12. The method as in claim 1, further comprising the step of forming said raised portion into a first shape.

13. The method as in claim 12, wherein said tube has a longitudinal axis and said shape is substantially elliptical with a major axis extending generally parallel to said longitudinal axis of said tube and extending at least one inch along said longitudinal axis.

14. The method as in claim 12, further comprising the steps of:

forming said layered sheet with a cut-out corresponding to said shape of said raised portion; and

positioning said layered sheet onto said support surface such that said raised portion fits within said cut-out and is substantially engaged by said cut-out.

15. The method as in claim 1, wherein said first polymer comprises a first characteristic, said second polymer comprises a second characteristic, and said first and second characteristics are different.

16. The method as in claim 1, wherein said first and second polymers comprise polyurethane and they are polymerized together by a wet coagulation process.

17. A method of making a golf club comprising the steps of:

providing a golf club shaft having a handle end;

making a grip comprising the steps of: providing a tube having a first end with an opening configured to accept a handle end of a golf club shaft, a second end and a support surface extending at least partially between said first and second ends; providing a raised portion on said tube having an exposed surface and a connecting surface extending between said support surface and said exposed surface; providing a layered sheet comprising an inner layer and an outer layer, said layered sheet configured to overlay said support surface and not said exposed surface, wherein said layered sheet has an outer surface and comprises first and second polymers polymerized side by side such that said outer surface comprises at least a portion of both first and second polymers; wrapping said layered sheet around said tube such that said layered sheet surrounds said support surface of said tube, leaving said exposed surface uncovered by said sheet; and adhering said inner layer of said layered sheet to said support surface, wherein the outer surface of said layered sheet and said exposed surface of said raised portion cooperate to define a gripping surface positioned to be gripped by a golfer; and

inserting said handle end of said golf club shaft into said opening of said first end of said tube.

18. A grip for use with a golf club, said grip comprising:

a tube having a first end, a second end and a support surface extending at least partially between said first and second ends;

a raised portion on said tube having an exposed surface and a connecting surface extending between said support surface and said exposed surface;

a layered sheet comprising an inner layer and an outer layer, said layered sheet configured to overlay said support surface and not said exposed surface, wherein said layered sheet has an outer surface and comprises first and second polymers polymerized side by side such that said outer surface comprises at least a portion of both first and second polymers;

said layered sheet being wrapped about said tube such that said layered sheet surrounds said support surface of said tube, leaving said exposed surface uncovered by said sheet; and

said inner layer of said layered sheet being adhered to said support surface, wherein the outer surface of said layered sheet and said exposed surface of said raised portion cooperate to define a gripping surface positioned to be gripped by a golfer.

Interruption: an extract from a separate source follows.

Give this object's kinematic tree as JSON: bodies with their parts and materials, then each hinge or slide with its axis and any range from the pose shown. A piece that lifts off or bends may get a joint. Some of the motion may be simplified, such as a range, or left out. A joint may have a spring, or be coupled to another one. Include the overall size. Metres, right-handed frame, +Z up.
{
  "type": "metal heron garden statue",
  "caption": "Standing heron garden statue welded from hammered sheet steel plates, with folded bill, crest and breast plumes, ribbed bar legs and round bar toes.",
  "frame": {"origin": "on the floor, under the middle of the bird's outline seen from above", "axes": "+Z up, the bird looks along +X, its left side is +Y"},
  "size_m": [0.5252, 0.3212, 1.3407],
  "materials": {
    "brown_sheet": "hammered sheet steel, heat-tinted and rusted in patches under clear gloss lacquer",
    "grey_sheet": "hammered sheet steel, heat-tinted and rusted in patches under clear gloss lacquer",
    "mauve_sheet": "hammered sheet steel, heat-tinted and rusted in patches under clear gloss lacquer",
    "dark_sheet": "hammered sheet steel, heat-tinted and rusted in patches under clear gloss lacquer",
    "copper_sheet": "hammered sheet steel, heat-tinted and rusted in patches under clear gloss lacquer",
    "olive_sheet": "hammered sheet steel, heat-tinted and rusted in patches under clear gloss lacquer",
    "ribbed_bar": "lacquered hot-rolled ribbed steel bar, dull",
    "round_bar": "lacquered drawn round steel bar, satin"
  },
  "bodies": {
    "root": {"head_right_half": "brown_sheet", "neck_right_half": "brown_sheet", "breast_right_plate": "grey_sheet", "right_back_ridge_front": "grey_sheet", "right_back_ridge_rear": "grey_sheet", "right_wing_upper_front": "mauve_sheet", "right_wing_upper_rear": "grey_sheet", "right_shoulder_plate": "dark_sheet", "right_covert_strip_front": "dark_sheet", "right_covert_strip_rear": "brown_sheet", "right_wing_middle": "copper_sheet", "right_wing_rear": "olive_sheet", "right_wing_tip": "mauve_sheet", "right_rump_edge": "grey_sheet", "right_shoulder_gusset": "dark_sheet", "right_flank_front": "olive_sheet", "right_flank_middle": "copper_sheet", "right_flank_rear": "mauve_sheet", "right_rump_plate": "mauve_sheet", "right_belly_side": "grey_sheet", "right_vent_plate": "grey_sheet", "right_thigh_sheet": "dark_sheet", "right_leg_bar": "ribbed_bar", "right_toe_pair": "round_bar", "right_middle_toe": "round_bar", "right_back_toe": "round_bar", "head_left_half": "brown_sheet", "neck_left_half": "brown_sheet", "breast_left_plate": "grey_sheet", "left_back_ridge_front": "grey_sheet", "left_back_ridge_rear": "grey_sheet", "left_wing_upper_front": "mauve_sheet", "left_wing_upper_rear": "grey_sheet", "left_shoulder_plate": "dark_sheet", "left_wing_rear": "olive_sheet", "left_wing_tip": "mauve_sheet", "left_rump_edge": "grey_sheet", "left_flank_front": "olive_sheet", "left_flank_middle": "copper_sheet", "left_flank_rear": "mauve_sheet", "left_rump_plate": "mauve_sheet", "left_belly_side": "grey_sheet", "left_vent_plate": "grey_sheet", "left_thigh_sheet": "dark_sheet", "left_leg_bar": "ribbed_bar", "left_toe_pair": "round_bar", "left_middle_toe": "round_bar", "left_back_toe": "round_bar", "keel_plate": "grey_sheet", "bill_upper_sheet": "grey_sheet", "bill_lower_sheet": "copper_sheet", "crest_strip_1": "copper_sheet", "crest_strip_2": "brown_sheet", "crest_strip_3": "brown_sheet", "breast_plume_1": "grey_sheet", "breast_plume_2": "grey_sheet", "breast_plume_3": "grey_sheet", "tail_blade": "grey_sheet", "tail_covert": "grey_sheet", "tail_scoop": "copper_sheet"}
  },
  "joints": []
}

19. A grip as in claim 18, wherein said exposed surface extending at least one inch in a circumferential direction.

20. A grip as in claim 18, wherein said second end comprises an outwardly and downwardly extending lip having an inner and outer surface, said inner surface cooperating with a first portion of said support surface to form a first slot.

21. A grip as in claim 20, wherein a first portion of said layered sheet is attached to said first portion of said support surface.

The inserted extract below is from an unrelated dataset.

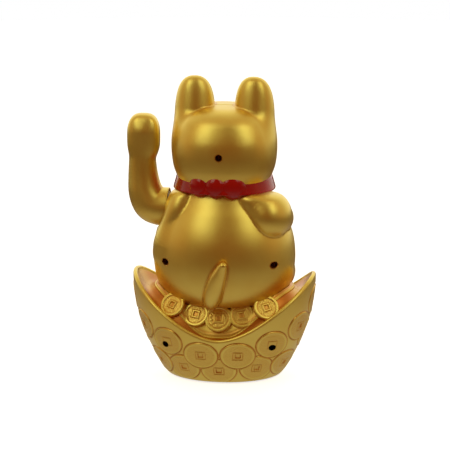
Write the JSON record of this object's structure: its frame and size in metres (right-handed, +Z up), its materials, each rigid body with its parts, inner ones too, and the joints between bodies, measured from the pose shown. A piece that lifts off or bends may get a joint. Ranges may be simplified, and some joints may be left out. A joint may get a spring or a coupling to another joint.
{
  "type": "beckoning cat figurine",
  "caption": "Seated gold cat on a boat-shaped ingot full of coins, with a battery-driven waving arm, red collar with bell, and a battery door underneath.",
  "frame": {"origin": "on the table, under the middle of the ingot; the ingot's flat underside is 1 mm above it on four pads", "axes": "+Z up; the cat faces -Y; its waving left arm is on +X"},
  "size_m": [0.1249, 0.0909, 0.2],
  "materials": {
    "gold": "satin metallic gold paint on moulded plastic",
    "red_gloss": "gloss red paint",
    "bell_gold": "polished",
    "white_plastic": "moulded",
    "black_plastic": "moulded, fine grain",
    "steel": "zinc plated",
    "magnet": "dull grey",
    "copper": "enamelled copper wire",
    "board_green": "solder mask",
    "cell_wrap": "plain printed wrap with no lettering",
    "rubber": "matt",
    "red_wire": "insulation"
  },
  "bodies": {
    "figurine": {"bell": "bell_gold", "collar": "red_gloss", "koban_coin": "gold", "body_rear_shell": "gold", "body_front_shell": "gold", "shell_screw_head": "steel", "shell_screw_left": "steel", "shell_screw_right": "steel", "ingot_screw_left": "steel", "ingot_screw_right": "steel", "pivot_bracket": "white_plastic", "bracket_screw_left": "steel", "bracket_screw_right": "steel", "ingot_rear_shell": "gold", "ingot_front_shell": "gold", "coin_mound": "gold", "cat_fixing_screw_rear": "steel", "cat_fixing_screw_front": "steel", "base_plate": "black_plastic", "base_screw_1": "steel", "base_screw_2": "steel", "base_screw_3": "steel", "base_screw_4": "steel", "foot_pad_1": "rubber", "foot_pad_2": "rubber", "foot_pad_3": "rubber", "foot_pad_4": "rubber", "battery_cell": "cell_wrap", "battery_plate_contact": "steel", "battery_spring_contact": "steel", "switch_housing": "steel", "circuit_board": "board_green", "coil_bobbin": "white_plastic", "coil_winding": "copper", "transistor": "black_plastic", "capacitor": "magnet", "board_screw_1": "steel", "board_screw_2": "steel", "wire_positive": "red_wire", "wire_negative": "black_plastic", "wire_switch": "red_wire"},
    "arm": {"waving_arm": "gold", "arm_root_plug": "white_plastic", "pivot_shaft": "steel", "pendulum_lever": "white_plastic", "drive_magnet": "magnet", "counterweight": "steel"},
    "door": {"battery_door": "black_plastic"},
    "switch": {"switch_slider": "black_plastic"}
  },
  "joints": [
    {"name": "arm_swing", "type": "hinge", "parent": "figurine", "child": "arm", "pos_m": [0, 0, 0.111], "axis": [1, 0, 0], "range_deg": [-20, 20]},
    {"name": "battery_door_hinge", "type": "hinge", "parent": "figurine", "child": "door", "pos_m": [-0.0262, 0, 0.0018], "axis": [0, 1, 0], "range_deg": [0, 80]},
    {"name": "switch_slide", "type": "slide", "parent": "figurine", "child": "switch", "axis": [1, 0, 0], "range_m": [0, 0.004]}
  ]
}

22. A grip as in claim 21, wherein said first end further defines an opening configured to couple with a shaft of said golf club.

23. A grip as in claim 21, wherein said tube defines an inner hollow cavity configured to accept a shaft of said golf club, said second end further defining a cover configured to substantially enclose said second end of said tube.

24. A grip as in claim 20, wherein said first end comprises an outwardly and upwardly extending portion cooperating with a second portion of said support surface to form a second slot.

25. A grip as in claim 24, wherein a second portion of said layered sheet is attached to said second portion of said support surface.

26. A grip as in claim 18, wherein said tube and said raised portion are integrally formed.

27. A grip as in claim 18, wherein said raised portion has a first physical characteristic and said outer layer of said layered sheet has a second physical characteristic different than said first characteristic.

28. A grip as in claim 18, wherein the interface between said exposed surface and said outer surface of said layered sheet is substantially smooth.

29. A grip as in claim 18, wherein said raised portion defines a first shape.

30. A grip as in claim 29, wherein said tube has a longitudinal axis and said shape is substantially elliptical with a major axis extending generally parallel to said longitudinal axis of said tube.

31. A grip as in claim 30, wherein said layered sheet includes a cut-out corresponding to said first shape and said layered sheet is positioned onto said support surface such that said raised portion fits within said cut-out and is substantially engaged by said cut-out.

32. A grip as in claim 18, wherein said first polymer comprises a first characteristic, said second polymer comprises a second characteristic, and said first and second characteristics are different, wherein said first polymer comprises a first characteristic, said second polymer comprises a second characteristic, and said first and second characteristics are different.

33. A grip as in claim 18, wherein said first and second polymers comprise polyurethane and they are polymerized together by a wet coagulation process.

34. A golf club comprising:

a golf club shaft having a handle end;

a grip positioned on said handle end of said golf club shaft, said grip comprising: a tube having a first end with an opening configured to accept a handle end of a golf club shaft, a second end and a support surface extending at least partially between said first and second ends; a raised portion on said tube having an exposed surface and a connecting surface extending between said support surface and said exposed surface; a layered sheet comprising an inner layer and an outer layer, said layered sheet configured to overlay said support surface and not said exposed surface, wherein said layered sheet has an outer surface and comprises first and second polymers polymerized side by side such that said outer surface comprises at least a portion of both first and second polymers; said layered sheet being wrapped about said tube such that said layered sheet surrounds said support surface of said tube, leaving said exposed surface uncovered by said sheet; and said inner layer of said layered sheet being adhered to said support surface, wherein the outer surface of said layered sheet and said exposed surface of said raised portion cooperate to define a gripping surface positioned to be gripped by a golfer.